Authored by phil-opp on Feb 14 2017, 12:26 PM.

Details

Summary

The existing code always saves the xmm registers for 64-bit targets even if the target doesn't support SSE (which is common for kernels). Thus, the compiler inserts movaps instructions which lead to CPU exceptions when an interrupt handler is invoked.

This commit fixes this bug by returning a register set without xmm registers from getCalleeSavedRegs and getCallPreservedMask for such targets.

Diff Detail

Event Timeline

phil-opp created this revision.Feb 14 2017, 12:26 PM
tari edited edge metadata.Feb 14 2017, 12:44 PM

LGTM. I thought we already handled the no-SSE case, but looks like only for the 32-bit subtarget.

Please can you confirm if this fixes PR26413 (and if possible add a test)?

PR26413 is a different problem: The generated code for targets with SSE support uses movaps instructions instead of movups instructions, which leads to alignment exceptions because the stack is only 8-byte aligned.

This is my first time hacking on LLVM, so I don't know how to test this.

aaboud edited edge metadata.Feb 15 2017, 2:16 AM

Looks Good to me.
Can you add a LIT test?

See test\CodeGen\X86\x86-64-intrcc.ll for reference.

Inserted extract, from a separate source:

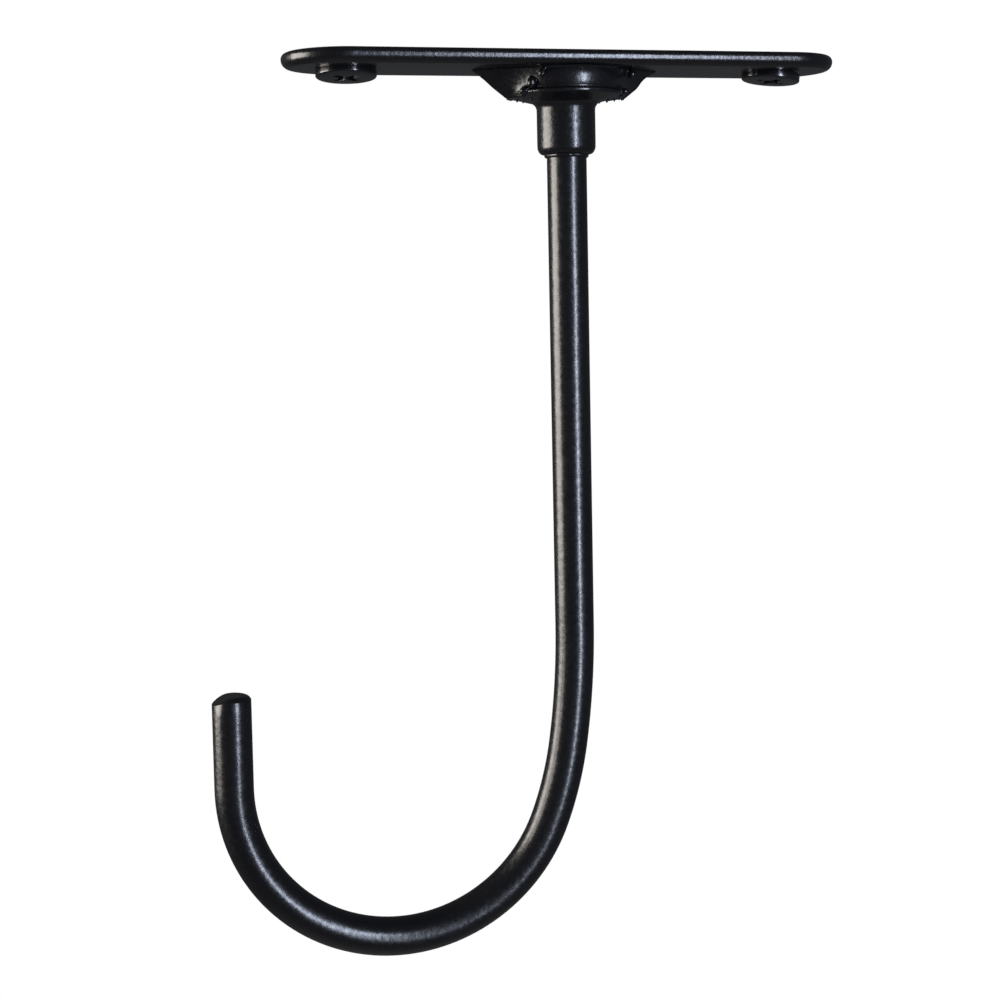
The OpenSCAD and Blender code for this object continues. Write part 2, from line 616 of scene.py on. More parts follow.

phil-opp updated this revision to Diff 88536.Feb 15 2017, 7:34 AM

I added a regression test.

(By the way, it seems like the test_isr_clobbers clobbers test of x86-64-intrcc.ll is broken, since the CHECK-SSE-NEXT commands are invalid.)

aaboud accepted this revision.Feb 15 2017, 8:06 AM

(By the way, it seems like the test_isr_clobbers clobbers test of x86-64-intrcc.ll is broken, since the CHECK-SSE-NEXT commands are invalid.)

I am aware of that, and I uploaded a fix as part of D22044.

This revision is now accepted and ready to land.Feb 15 2017, 8:06 AM

I don't have commit access. Could someone commit it for me?

I only have a minor comment about the test.

Given how simple is function @test_isr_sse_clobbers, I wouldn't be surprised if the codegen with/without -O0 is the same.
If so, then you should be able to get rid of CHECK0; at the moment, CHECK and CHECK0 are basically equivalent classes of checks.

I also suggest to automatically generate CHECK lines using 'update_llc_test_checks.py' (it is up to you).
Since the body of @test_isr_sse_clobbers is very small, I don't expect to see many automatically generated CHECK lines anyway.

phil-opp updated this revision to Diff 88590.Feb 15 2017, 12:17 PM

You were right: The generated code with and without -O0 is identical.

I removed the CHECK0 lines and regenerated the assertions using the python script.

andreadb accepted this revision.Feb 16 2017, 3:52 AM

Could someone commit this for me, please?

Could someone commit this for me, please?

Sure. I will commit this patch for you.

This revision was automatically updated to reflect the committed changes.